In New York, a person arrested without a warrant and kept in custody must be brought before a local criminal court for arraignment "without unnecessary delay".[13] A delay of more than 24 hours is rebuttably presumed to be unnecessary.[14]
In California, arraignments must be conducted without unnecessary delay and, in any event, within 48 hours of arrest, excluding weekends and holidays.[15] [16]
The wording of the arraignment varies from jurisdiction to jurisdiction.[17] However, it generally conforms with the following principles:
Video arraignment is the act of conducting the arraignment process using some form of videoconferencing technology.

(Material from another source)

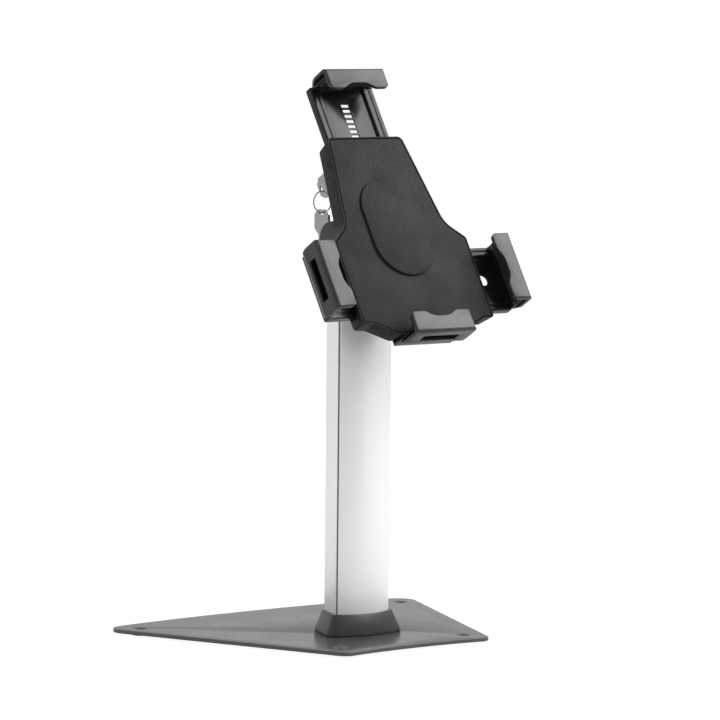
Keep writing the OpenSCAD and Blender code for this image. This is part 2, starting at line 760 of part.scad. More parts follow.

Use of video arraignment system allows the court to conduct the requisite arraignment process without the need to transport the defendant to the courtroom by using an audio-visual link between the location where the defendant is being held and the courtroom.
Use of the video arraignment process addresses the problems associated with having to transport defendants. The transportation of defendants requires time, puts additional demands on the public safety organizations to provide for the safety of the public, court personnel and for the security of the population held in detention. It also addresses the rising costs of transportation.
If the defendant pleads guilty, an evidentiary hearing usually follows. The court is not required to accept a guilty plea. During the hearing, the judge assesses the offense, the mitigating factors, and the defendant's character, and passes sentence.
If the defendant pleads not guilty, a date is set for a preliminary hearing or a trial.
In the past, a defendant who refused to plead (or "stood mute") was subject to peine forte et dure (Law French for "strong and hard punishment"). Today, in common law jurisdictions, the court enters a plea of not guilty for a defendant who refuses to enter a plea.[18] The rationale for this is the defendant's right to silence.
This is also often the stage at which arguments for or against pre-trial release and bail may be made, depending on the alleged crime and jurisdiction.